Но это ложное противоречие. Бродский не совершал случайных поступков. Когда Ахматова говорила, что власти делают «рыжему» биографию, она была права только отчасти. Бродский принимал в «делании» своей биографии самое непосредственное и вполне осознанное участие, несмотря на всю юношескую импульсивность и кажущуюся бессистемность поведения. И в этом отношении, как и во многих других, он чрезвычайно схож с Пушкиным.

Большинством своих современников Пушкин, как известно, воспринимался как романтический поэт, поведение которого определяется исключительно порывами поэтической натуры. Но близко знавший Пушкина умный Соболевский писал в 1832 году Шевыреву, опровергая этот расхожий взгляд: «Пушкин столь же умен, сколь практичен; он практик, и большой практик».

Речь не идет о демонстративном жизнетворчестве байронического типа или образца Серебряного века. Речь идет об осознанной стратегии, об осознанном выборе судьбы, а не просто жизненного стиля.

В 1833 году, в критический момент жизни, Пушкин начал вести дневник, цель которого была – не в последнюю очередь – объяснить выбранный им стиль поведения после 26-го года и причины изменения этого стиля.

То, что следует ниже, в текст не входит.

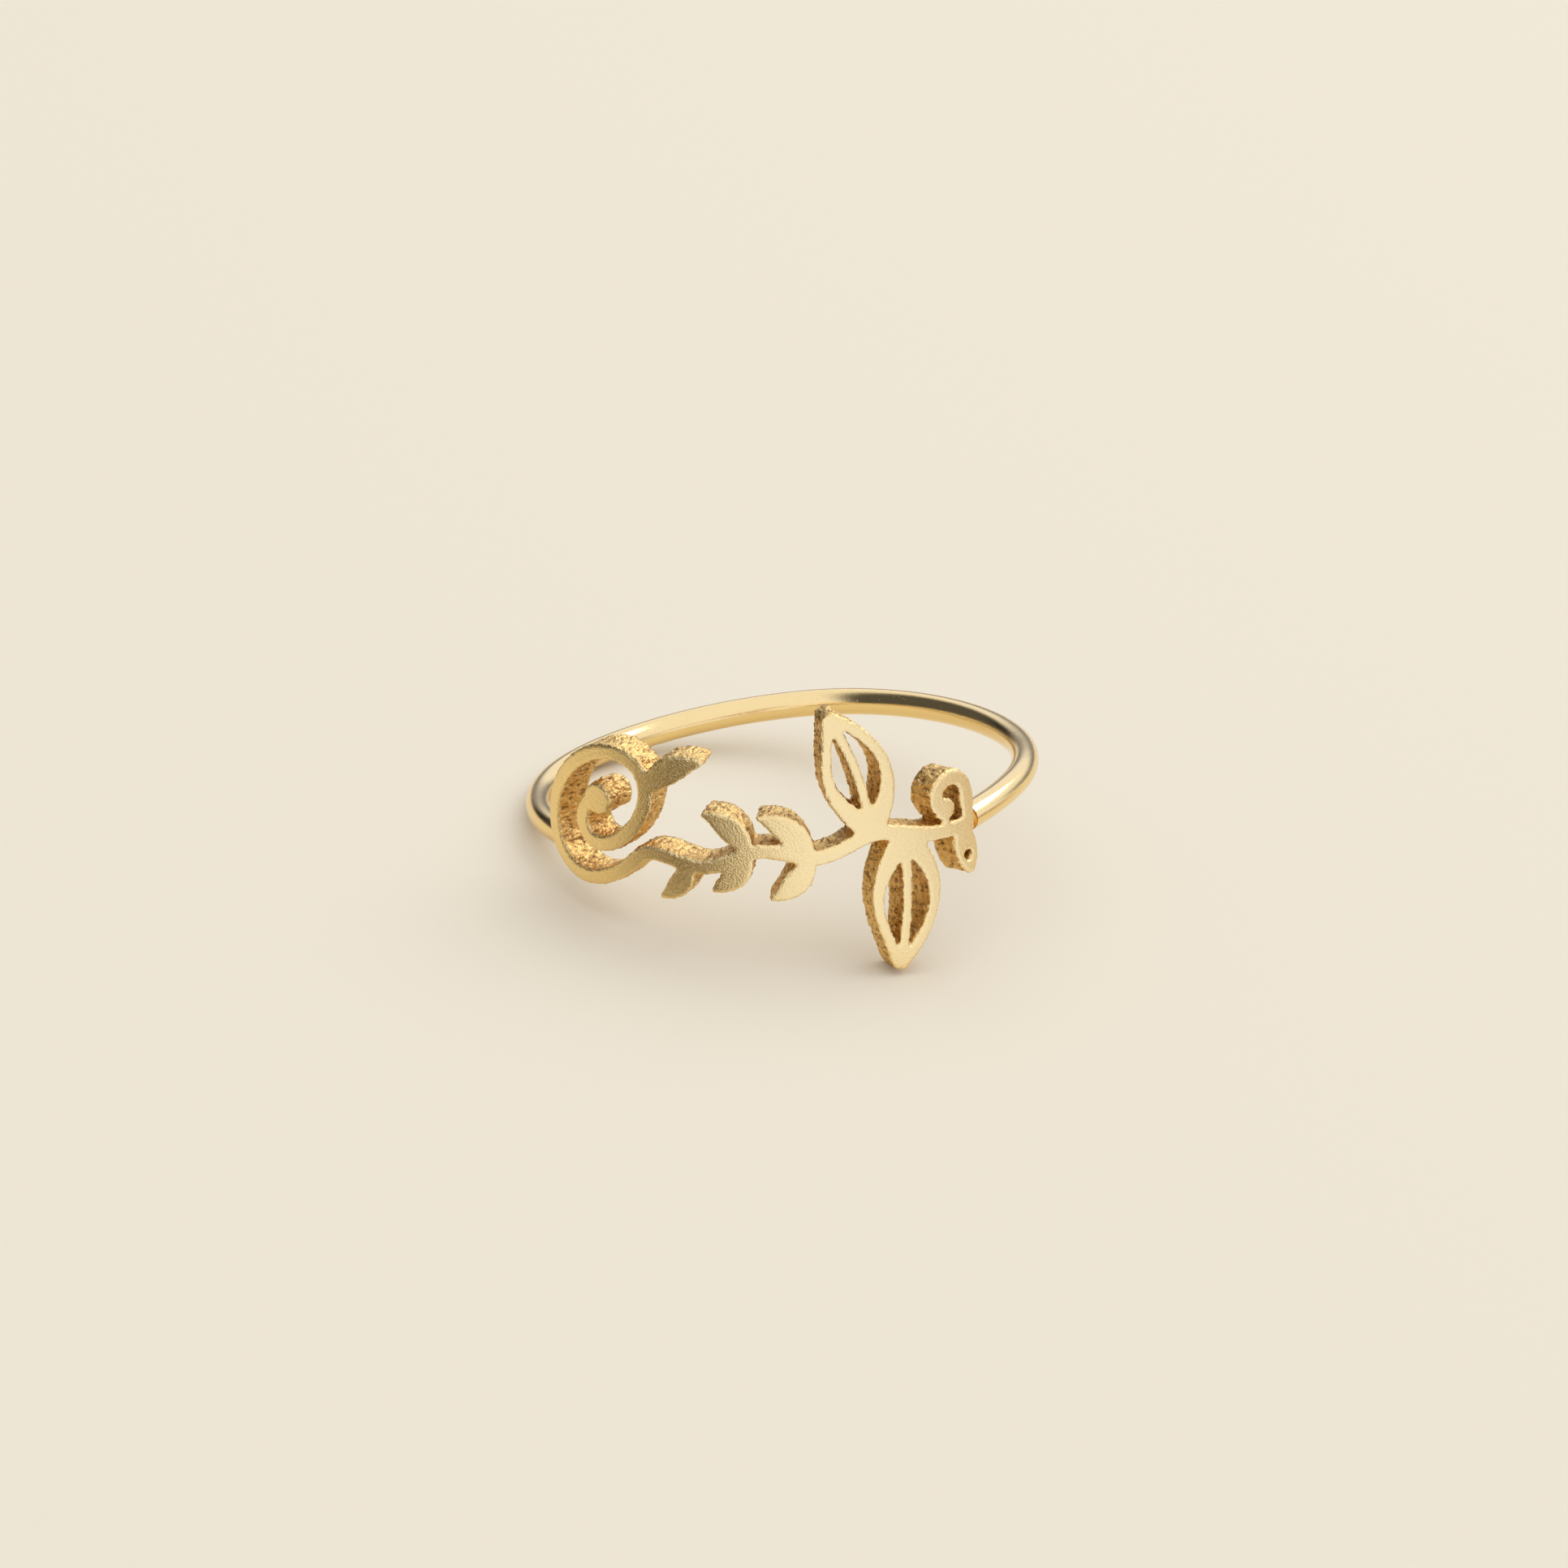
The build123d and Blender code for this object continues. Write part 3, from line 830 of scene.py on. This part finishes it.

Пушкин объяснялся с потомками, понимая, что его поступки будут толковаться и перетолковываться. Он предлагал некий путеводитель.

Есть основания предполагать, что диалоги с Волковым под магнитофон, которые – как Бродский прекрасно понимал – в конечном счете предназначались для печати, выполняли ту же функцию. Бродский предлагал свой вариант духовной и бытовой биографии в наиболее важных и дающих повод для вольных интерпретаций моментах.

В «Диалогах» крайне значимые проговорки на эту тему. «У каждой эпохи, каждой культуры есть своя версия прошлого», – говорит Бродский. За этим стоит: у каждого из нас есть своя версия собственного прошлого. И здесь, возвращаясь к записям А. К. Гладкова, нужно сказать, что Пастернак явно подобной цели не преследовал. Это был совершенно вольный разговор на интеллектуальные темы, происходивший в страшные дни мировой войны в российском захолустье. В монологах Пастернака нет системной устремленности Бродского, осознания программности сказанного, ощущения подводимого итога. И отсутствовал магнитофон – что психологически крайне существенно.

«Диалоги» нельзя воспринимать как абсолютный источник для жизнеописания Бродского. При том, что они содержат гигантское количество фактического материала, они являются и откровенным вызовом будущим исследователям, ибо собеседник Волкова менее всего мечтает стать безропотным «достоянием доцента». Он воспроизводит прошлое как художественный текст, отсекая лишнее – по его мнению, – выявляя не букву, а дух событий, а когда в этом есть надобность, и конструируя ситуации. Это не обман – это творчество, мифотворчество. Перед нами – в значительной степени – автобиографический миф. Но ценность «Диалогов» от этого не уменьшается, а увеличивается. Выяснить те или иные бытовые обстоятельства, в конце концов, по силам старательным и профессиональным исследователям. Реконструировать представление о событиях, точку зрения самого героя невозможно без его помощи.

В «Диалогах» выявляется самопредставление, самовосприятие Бродского.

«Диалоги», условно говоря, состоят из двух пластов. Один – чисто интеллектуальный, культурологический, философический, если угодно. Это беседы о Цветаевой, Одене, Фросте. Это – важнейшие фрагменты духовной биографии Бродского, не подлежащие критическому комментарию. Лишь иногда, когда речь заходит о реальной истории, суждения Бродского нуждаются в корректировке, так как он решительно предлагает свое представление о событиях вместо самих событий.